((

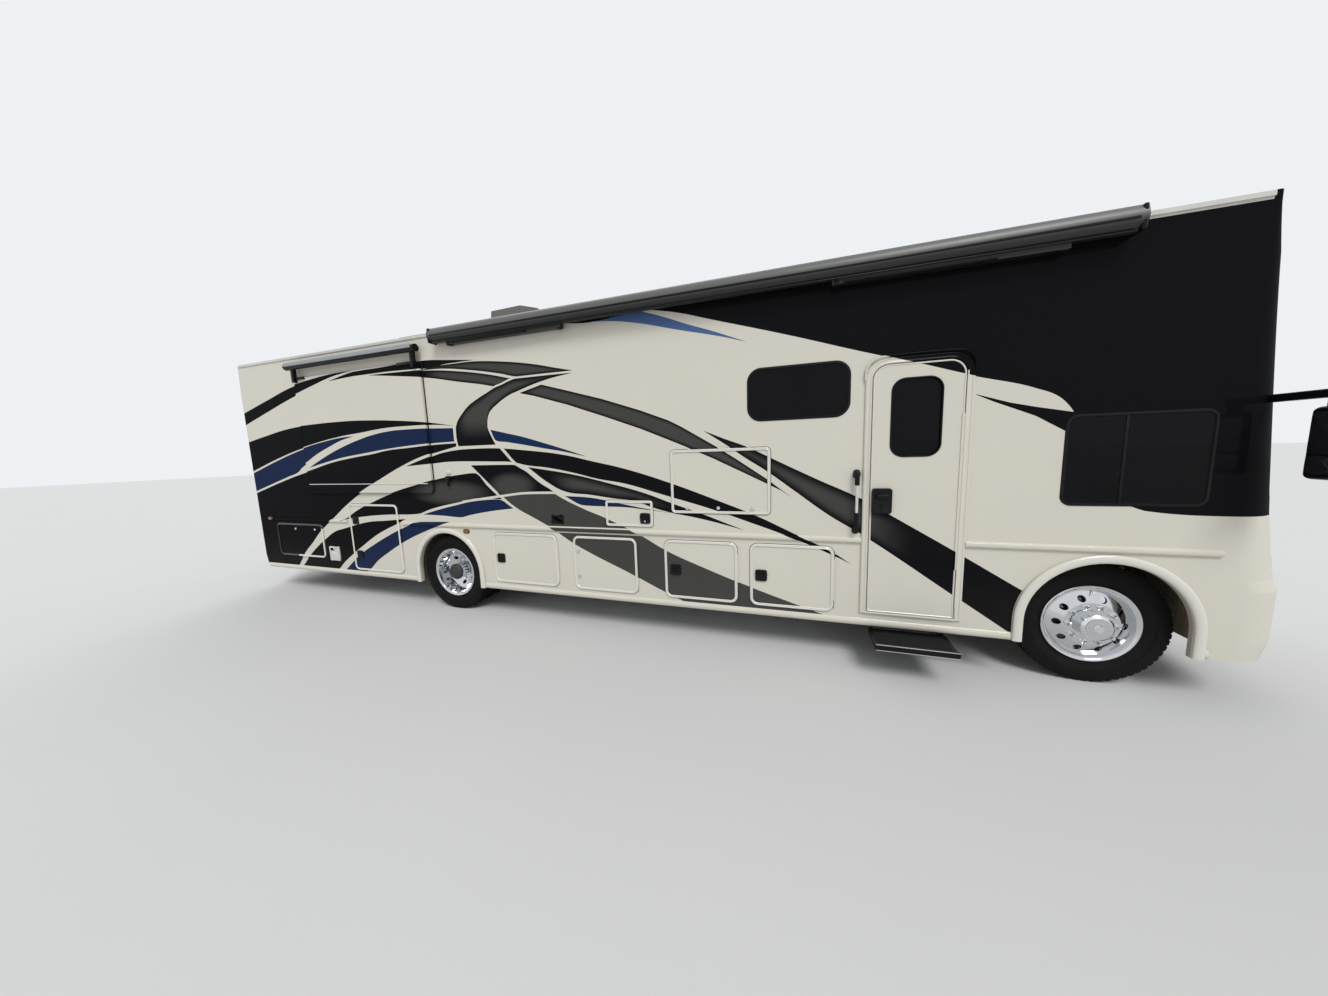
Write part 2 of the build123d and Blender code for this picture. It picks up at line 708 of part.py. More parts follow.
# Main awning: case under the roof edge with its folded lateral arms
awning_rear, awning_front = 160, 6080
awning_bottom, awning_top, awning_proud = 3150, 3318, 135
with BuildPart() as awning:
    with BuildSketch(Plane.YZ.offset(ahead(awning_rear))):
        with BuildLine():
            outside = -(half_width + awning_proud)
            start = -(half_width + 12.3)
            Polyline(
                (start, awning_top), (start, awning_bottom + 20), (outside + 60, awning_bottom),
            )
            ThreePointArc(
                (outside + 60, awning_bottom), (outside, awning_bottom + 70), (outside + 40, awning_top - 10)
            )
            Line((outside + 40, awning_top - 10), (start, awning_top))
        make_face()
    extrude(amount=awning_front - awning_rear)
    for rear, front in ((380, 1830), (4280, 5730)):
        with Locations((ahead((rear + front) / 2), -(half_width + 60), awning_bottom - 8)):
            Box(front - rear, 60, 50)
awning.part.label = "awning"
export_step(awning.part, "parts/awning.step")

# Deck with the stairwell behind the entry door, and the wheel wells below it
tread_heights = (entry_bottom, entry_bottom + 210, entry_bottom + 420)
well_rear, well_front = entry_rear - 20, entry_front + 20
sheet = 6
well_rows = [(rear_axle_x, 560, 620), (front_axle_x, 555, 560)]  # centre, half length, inner side
riser, cheek = 20, 12
with BuildPart() as floor:
    with BuildSketch(Plane.XY.offset(deck_bottom)):
        with Locations(((front_seam_x + rear_seam_x) / 2, 0)):
            Rectangle(front_seam_x - rear_seam_x, 2 * inner_face)
        cut_depth = stairwell_depth + riser + seat_gap
        with Locations((ahead((well_rear + well_front) / 2), -(inner_face - cut_depth / 2))):
            cut_length = well_front - well_rear + 2 * (cheek + seat_gap)
            Rectangle(cut_length, cut_depth, mode=Mode.SUBTRACT)
    extrude(amount=deck_thickness)
    going = stairwell_depth / 3
    with BuildSketch(Plane.YZ.offset(ahead(well_rear))):
        with BuildLine():
            edge = -(half_width + entry_leaf_proud - entry_leaf - 6)
            inside = -(inner_face - stairwell_depth)
            Polyline(
                (edge, tread_heights[0]), (-inner_face + going, tread_heights[0]),
                (-inner_face + going, tread_heights[1]), (-inner_face + 2 * going, tread_heights[1]),
                (-inner_face + 2 * going, tread_heights[2]), (inside, tread_heights[2]),
                (inside, deck_top), (inside + riser, deck_top), (inside + riser, tread_heights[2] - riser),
                (-inner_face + 2 * going + riser, tread_heights[2] - riser),
                (-inner_face + 2 * going + riser, tread_heights[1] - riser),
                (-inner_face + going + riser, tread_heights[1] - riser),
                (-inner_face + going + riser, tread_heights[0] - riser),
                (edge, tread_heights[0] - riser),
                close=True,
            )
        make_face()
    extrude(amount=well_front - well_rear)
    for cheek_x in (ahead(well_rear) - cheek, ahead(well_front)):
        with BuildSketch(Plane.YZ.offset(cheek_x)):
            with BuildLine():
                Polyline(
                    (-(half_width - skirt), tread_heights[0] - riser),
                    (-inner_face + going + riser, tread_heights[0] - riser),
                    (-inner_face + 2 * going + riser, tread_heights[1] - riser),
                    (inside + riser, tread_heights[2] - riser), (inside + riser, deck_top - 10),
                    (-inner_face, deck_top - 10), (-inner_face, deck_bottom),
                    (-(half_width - skirt), deck_bottom), close=True,
                )
            make_face()
        extrude(amount=cheek)
    for centre_x, half_span, inner in well_rows:
        for side in (RIGHT, LEFT):
            outer = half_width - skirt
            foot, head = skirt_bottom + 80, deck_bottom - seat_gap
            with BuildSketch(slab_plane(side, inner, outer)):
                for end in (-1, 1):
                    with Locations((centre_x + end * (half_span - sheet / 2), (foot + head) / 2)):
                        Rectangle(sheet, head - foot)
            extrude(amount=outer - inner)
floor.part.label = "floor"
export_step(floor.part, "parts/floor.step")

# Baggage bays behind the skirt doors: side, rear, front, bottom, top
bay_inner = 530
bays = [
    (RIGHT, 660, 1640, 405, 1035), (RIGHT, 1720, 2640, 405, 1035), (RIGHT, 2740, 3560, 405, 1035),
    (RIGHT, 3580, 4400, 405, 1035), (RIGHT, -1720, -720, 395, 1035), (RIGHT, -3300, -2200, 515, 1035),
    (LEFT, 660, 1800, 405, 1035), (LEFT, 3000, 4400, 405, 1035), (LEFT, -1720, -720, 405, 1035),
]
bay_wall = 8
with BuildPart() as baggage_bays:
    for side, rear, front, bottom, top in bays:
        outer = half_width - skirt
        with BuildSketch(slab_plane(side, bay_inner, outer)):
            with Locations((ahead((rear + front) / 2), (bottom + top) / 2)):
                Rectangle(front - rear, top - bottom)
        extrude(amount=outer - bay_inner)
        with BuildSketch(slab_plane(side, bay_inner + bay_wall, outer)):
            with Locations((ahead((rear + front) / 2), (bottom + top) / 2)):
                Rectangle(front - rear - 2 * bay_wall, top - bottom - 2 * bay_wall)
        extrude(amount=outer - bay_inner - bay_wall, mode=Mode.SUBTRACT)
baggage_bays.part.label = "baggage_bays"
export_step(baggage_bays.part, "parts/baggage_bays.step")

# Chassis: channel rails with the hitch receiver on its drop plates
rail_rear, rail_front = -3450, 6900
receiver_bore, receiver_outer = 51.6, 64
hitch_pin_radius = 8.2
rail_half = rail_spacing / 2
rail_bottom = rail_top - rail_height
receiver_height = 325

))

• [Work to complete] Please reproduce each line exactly as written.

• [Correct output]
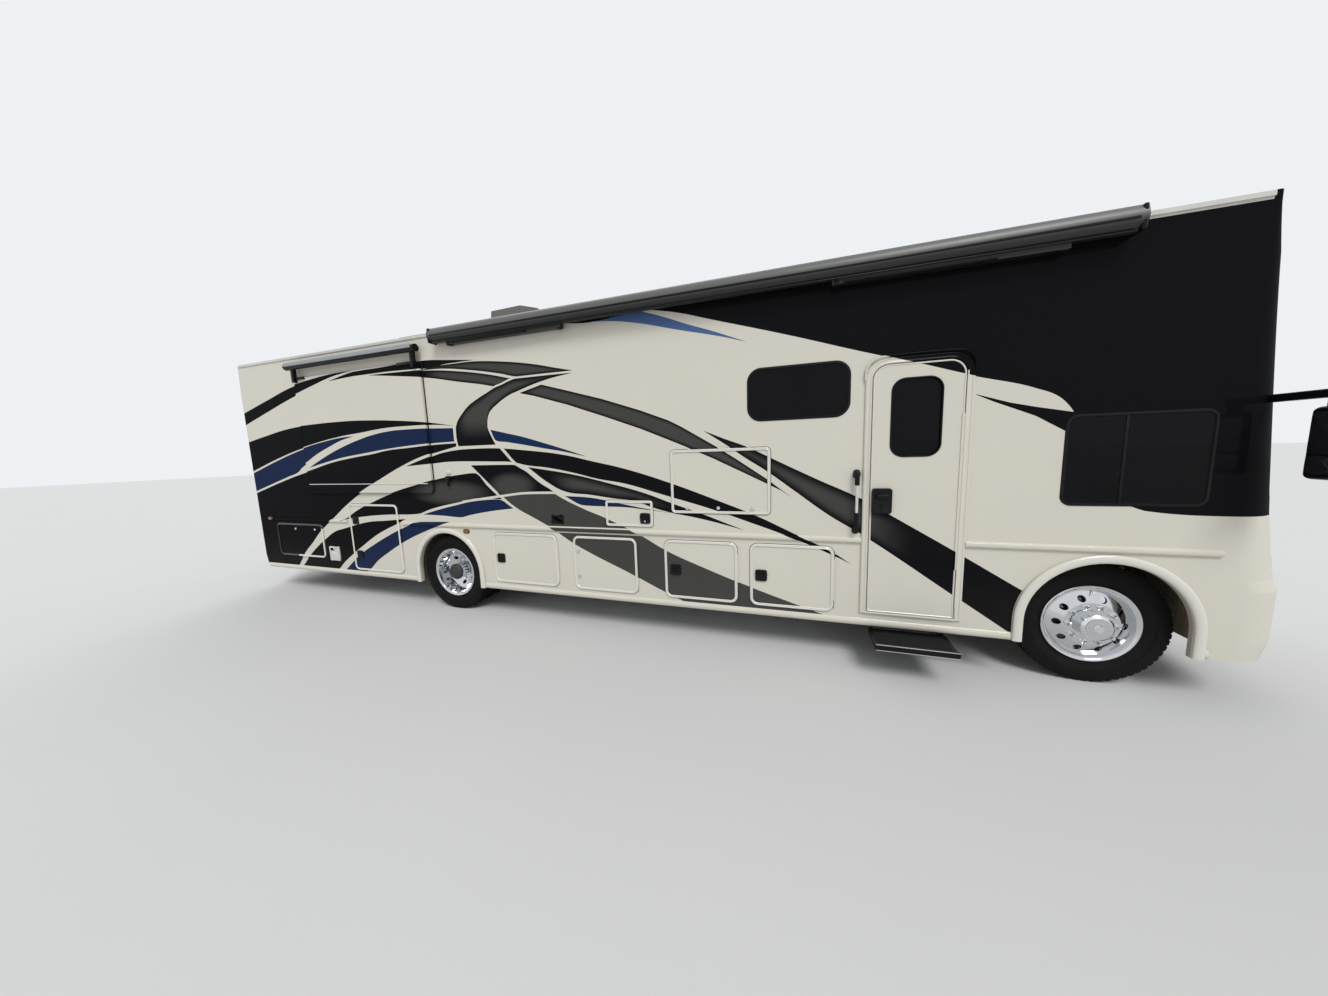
Write part 2 of the build123d and Blender code for this picture. It picks up at line 708 of part.py. More parts follow.
# Main awning: case under the roof edge with its folded lateral arms
awning_rear, awning_front = 160, 6080
awning_bottom, awning_top, awning_proud = 3150, 3318, 135
with BuildPart() as awning:
    with BuildSketch(Plane.YZ.offset(ahead(awning_rear))):
        with BuildLine():
            outside = -(half_width + awning_proud)
            start = -(half_width + 12.3)
            Polyline(
                (start, awning_top), (start, awning_bottom + 20), (outside + 60, awning_bottom),
            )
            ThreePointArc(
                (outside + 60, awning_bottom), (outside, awning_bottom + 70), (outside + 40, awning_top - 10)
            )
            Line((outside + 40, awning_top - 10), (start, awning_top))
        make_face()
    extrude(amount=awning_front - awning_rear)
    for rear, front in ((380, 1830), (4280, 5730)):
        with Locations((ahead((rear + front) / 2), -(half_width + 60), awning_bottom - 8)):
            Box(front - rear, 60, 50)
awning.part.label = "awning"
export_step(awning.part, "parts/awning.step")

# Deck with the stairwell behind the entry door, and the wheel wells below it
tread_heights = (entry_bottom, entry_bottom + 210, entry_bottom + 420)
well_rear, well_front = entry_rear - 20, entry_front + 20
sheet = 6
well_rows = [(rear_axle_x, 560, 620), (front_axle_x, 555, 560)]  # centre, half length, inner side
riser, cheek = 20, 12
with BuildPart() as floor:
    with BuildSketch(Plane.XY.offset(deck_bottom)):
        with Locations(((front_seam_x + rear_seam_x) / 2, 0)):
            Rectangle(front_seam_x - rear_seam_x, 2 * inner_face)
        cut_depth = stairwell_depth + riser + seat_gap
        with Locations((ahead((well_rear + well_front) / 2), -(inner_face - cut_depth / 2))):
            cut_length = well_front - well_rear + 2 * (cheek + seat_gap)
            Rectangle(cut_length, cut_depth, mode=Mode.SUBTRACT)
    extrude(amount=deck_thickness)
    going = stairwell_depth / 3
    with BuildSketch(Plane.YZ.offset(ahead(well_rear))):
        with BuildLine():
            edge = -(half_width + entry_leaf_proud - entry_leaf - 6)
            inside = -(inner_face - stairwell_depth)
            Polyline(
                (edge, tread_heights[0]), (-inner_face + going, tread_heights[0]),
                (-inner_face + going, tread_heights[1]), (-inner_face + 2 * going, tread_heights[1]),
                (-inner_face + 2 * going, tread_heights[2]), (inside, tread_heights[2]),
                (inside, deck_top), (inside + riser, deck_top), (inside + riser, tread_heights[2] - riser),
                (-inner_face + 2 * going + riser, tread_heights[2] - riser),
                (-inner_face + 2 * going + riser, tread_heights[1] - riser),
                (-inner_face + going + riser, tread_heights[1] - riser),
                (-inner_face + going + riser, tread_heights[0] - riser),
                (edge, tread_heights[0] - riser),
                close=True,
            )
        make_face()
    extrude(amount=well_front - well_rear)
    for cheek_x in (ahead(well_rear) - cheek, ahead(well_front)):
        with BuildSketch(Plane.YZ.offset(cheek_x)):
            with BuildLine():
                Polyline(
                    (-(half_width - skirt), tread_heights[0] - riser),
                    (-inner_face + going + riser, tread_heights[0] - riser),
                    (-inner_face + 2 * going + riser, tread_heights[1] - riser),
                    (inside + riser, tread_heights[2] - riser), (inside + riser, deck_top - 10),
                    (-inner_face, deck_top - 10), (-inner_face, deck_bottom),
                    (-(half_width - skirt), deck_bottom), close=True,
                )
            make_face()
        extrude(amount=cheek)
    for centre_x, half_span, inner in well_rows:
        for side in (RIGHT, LEFT):
            outer = half_width - skirt
            foot, head = skirt_bottom + 80, deck_bottom - seat_gap
            with BuildSketch(slab_plane(side, inner, outer)):
                for end in (-1, 1):
                    with Locations((centre_x + end * (half_span - sheet / 2), (foot + head) / 2)):
                        Rectangle(sheet, head - foot)
            extrude(amount=outer - inner)
floor.part.label = "floor"
export_step(floor.part, "parts/floor.step")

# Baggage bays behind the skirt doors: side, rear, front, bottom, top
bay_inner = 530
bays = [
    (RIGHT, 660, 1640, 405, 1035), (RIGHT, 1720, 2640, 405, 1035), (RIGHT, 2740, 3560, 405, 1035),
    (RIGHT, 3580, 4400, 405, 1035), (RIGHT, -1720, -720, 395, 1035), (RIGHT, -3300, -2200, 515, 1035),
    (LEFT, 660, 1800, 405, 1035), (LEFT, 3000, 4400, 405, 1035), (LEFT, -1720, -720, 405, 1035),
]
bay_wall = 8
with BuildPart() as baggage_bays:
    for side, rear, front, bottom, top in bays:
        outer = half_width - skirt
        with BuildSketch(slab_plane(side, bay_inner, outer)):
            with Locations((ahead((rear + front) / 2), (bottom + top) / 2)):
                Rectangle(front - rear, top - bottom)
        extrude(amount=outer - bay_inner)
        with BuildSketch(slab_plane(side, bay_inner + bay_wall, outer)):
            with Locations((ahead((rear + front) / 2), (bottom + top) / 2)):
                Rectangle(front - rear - 2 * bay_wall, top - bottom - 2 * bay_wall)
        extrude(amount=outer - bay_inner - bay_wall, mode=Mode.SUBTRACT)
baggage_bays.part.label = "baggage_bays"
export_step(baggage_bays.part, "parts/baggage_bays.step")

# Chassis: channel rails with the hitch receiver on its drop plates
rail_rear, rail_front = -3450, 6900
receiver_bore, receiver_outer = 51.6, 64
hitch_pin_radius = 8.2
rail_half = rail_spacing / 2
rail_bottom = rail_top - rail_height
receiver_height = 325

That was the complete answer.